- Country: Pakistan
- Province: Sindh
- District: Matiari
- Taluka: Matiari
- Time zone: UTC+5 (PST)
- Postal code: 70091

= Allah Dino Sand =

Village in Sindh, Pakistan

Allah Dino Sand, also spelled as Allahdino Sand (Sindhi: الهڏنو ساند), is a village in the Taluka and District of Matiari, Sindh, Pakistan. It is situated along the Karachi-Peshawar Railway Line. Although the village has a railway station, currently no trains stop there. The village is connected to Matiari, Tando Jam, Naserpur Town, Shahpur Darpur, Masu Bhurgri, and Village Wahid Dino Unar (also known as Village Hakeem Pir Hajan Shah Rashidi) via Road.
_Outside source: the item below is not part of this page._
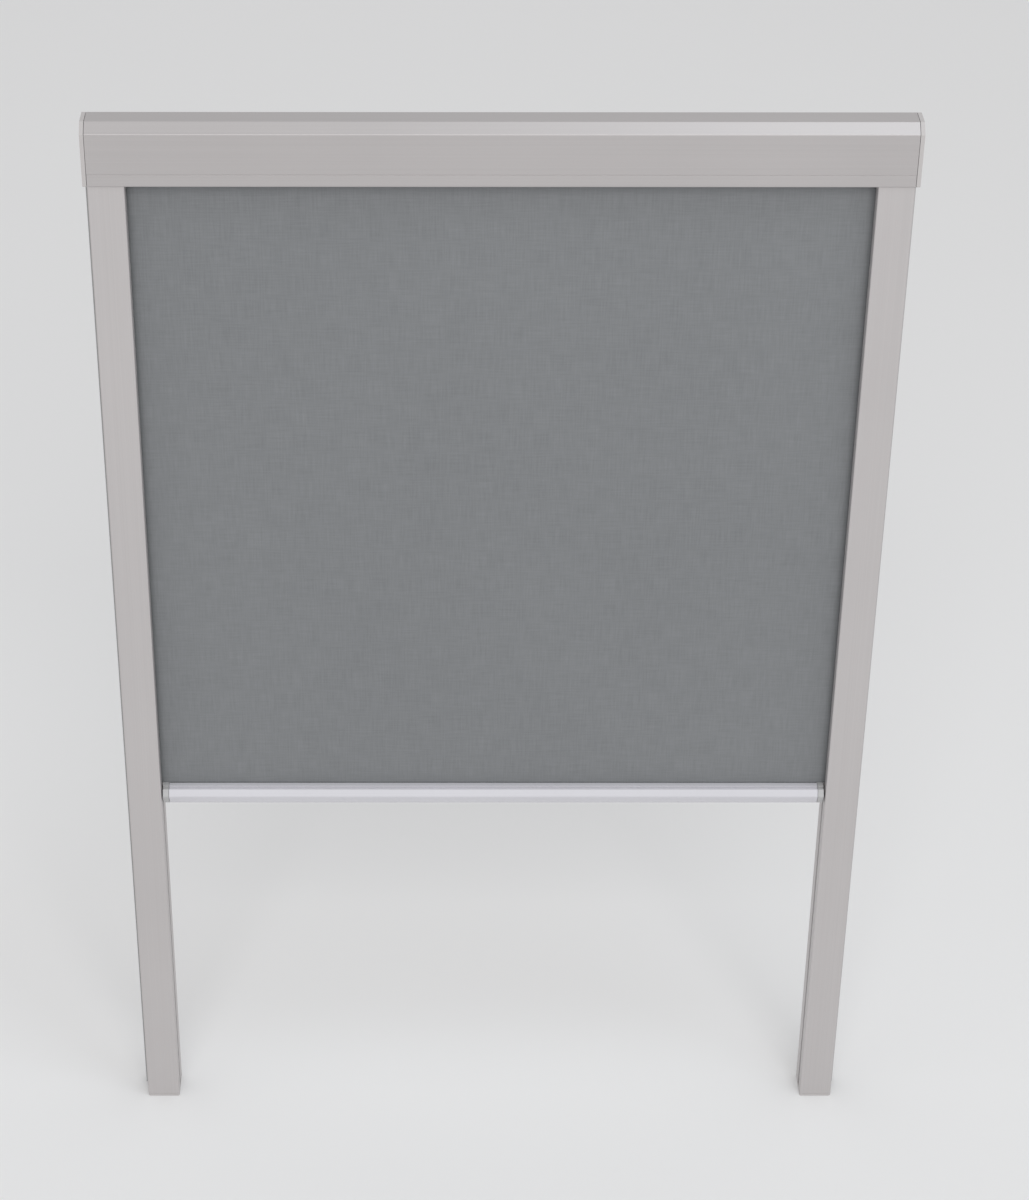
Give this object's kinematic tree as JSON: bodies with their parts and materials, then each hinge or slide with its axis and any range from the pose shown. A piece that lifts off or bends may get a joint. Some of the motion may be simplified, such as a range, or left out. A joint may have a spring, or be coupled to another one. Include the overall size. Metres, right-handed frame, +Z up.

The road from this village to Matiari has been improved in 2017. The village is situated approximately 13 km southeast of Matiari and 11 km northwest of Tando Jam. Various facilities have been established in the village, including a primary school, a high school, medical dispensary, and post office. The village derives its name from a respected individual named Allah Dino Sand. "Sand" or "Saand" (Sindhi: ساند) is a surname associated with the Sindhi Muslim community.

This village is situated in a highly fertile area of Sindh, where cotton, wheat, bananas, and sugarcane are the primary crops grown.